The Flood, 1937, Jacob Kainen. Though the exact location is unknown (and probably immaterial), this could well be the Muskingum River where I grew up.
The Tenement Fire, 1934,
Jacob Kainen
Kainen's black and white prints WPA prints were, in effect, art images not unlike the photographic images of the Depression taken my photographers such as Dorothea Lang, Phyllis Sheffield, and Lewis Hine. His The Flood (above), depicts the 1937 flood which devastated much of the mid-west (my parents often talked about it). Virtually all of Kainen's WPA works were black and white prints. His Tenement Fire (left) is indicative of the Social Realism work he was doing on his own at the time. Later, as the war came and went, Kainen's work became more and more abstract, perhaps driven by the angst he felt working for a government with more important things to worry about (and spend scarce tax dollars on) than the Smithsonian's print archive, which grew from about 1,000 pieces when he began, to over 7,000 when he retired in 1970, during which time he was constantly in danger of losing his job.

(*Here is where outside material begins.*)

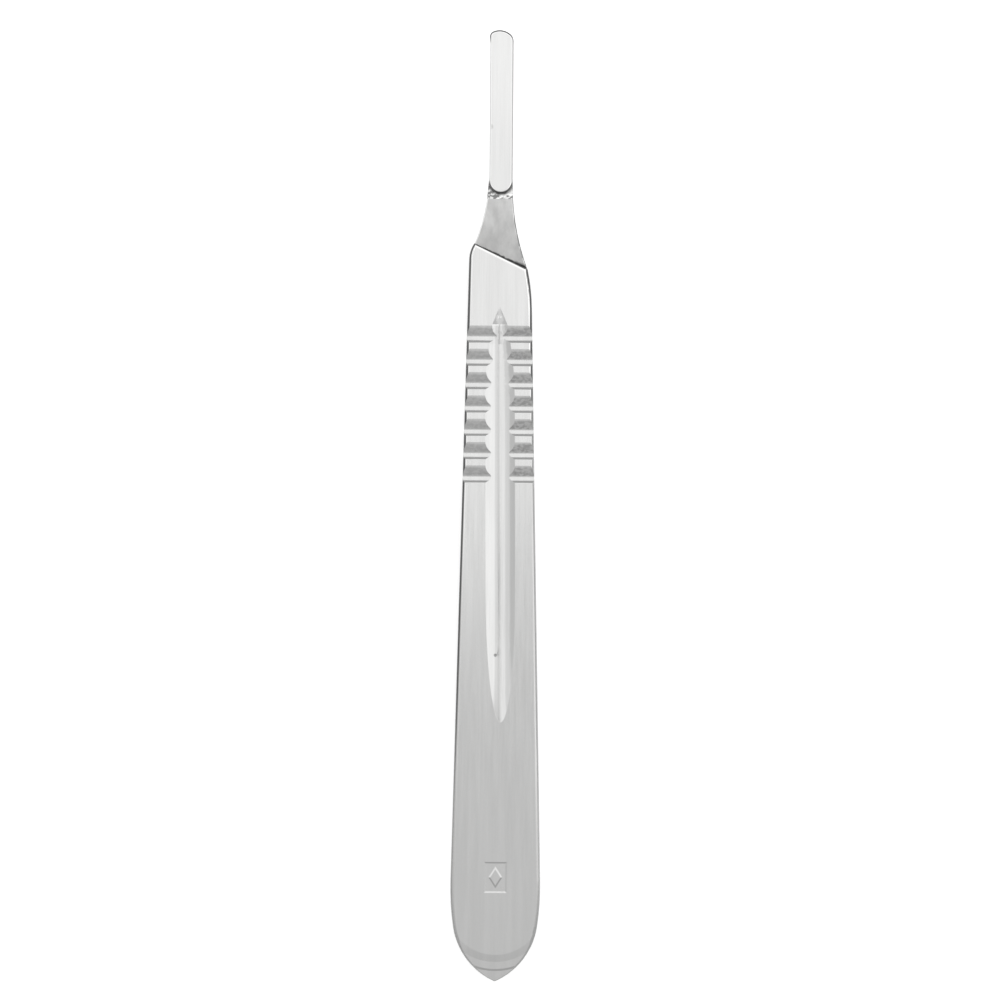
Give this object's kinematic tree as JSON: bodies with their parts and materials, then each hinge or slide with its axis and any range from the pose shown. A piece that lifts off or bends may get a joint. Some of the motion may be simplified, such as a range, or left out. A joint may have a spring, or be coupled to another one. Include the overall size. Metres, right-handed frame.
{
  "type": "scalpel handle",
  "caption": "Flat steel scalpel handle with a slotted blade fitting, slanted shoulder, notched finger grip, long hollow on each face and pointed butt.",
  "frame": {"origin": "centre of the bounding box at the height of the back face, which the handle lies on", "axes": "+Y along the handle towards the blade fitting, +X across it, +Z out of the front face that carries the fitting's lip"},
  "size_m": [0.0128, 0.135, 0.003],
  "materials": {
    "steel": "satin, brushed along the handle, with a matte shank"
  },
  "bodies": {
    "root": {"scalpel_handle": "steel"}
  },
  "joints": []
}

Red Flash, (post retirement), Jacob Kainen
Woodblock Printer, 1940, Jacob
Kainen, a trade he knew well.
In retirement, Kainen once more turned his hand to abstractions, veering away from the prevailing infatuation of the time with figural painting, toward a lighter, purer style. As often happens when artists grow exceptionally old, his friends and fellow curators honored him with numerous awards and retrospective exhibits. He died in 2001 at the age of ninety-one, painting up until the day before his death. Despite his very Modern Art style and legacy, Jacob Kainen very much personified the definition of an "old school" painter.

When I did my stint on the front lines of art education, my classes weren't
quite this much "fun," but they sometimes seemed that way.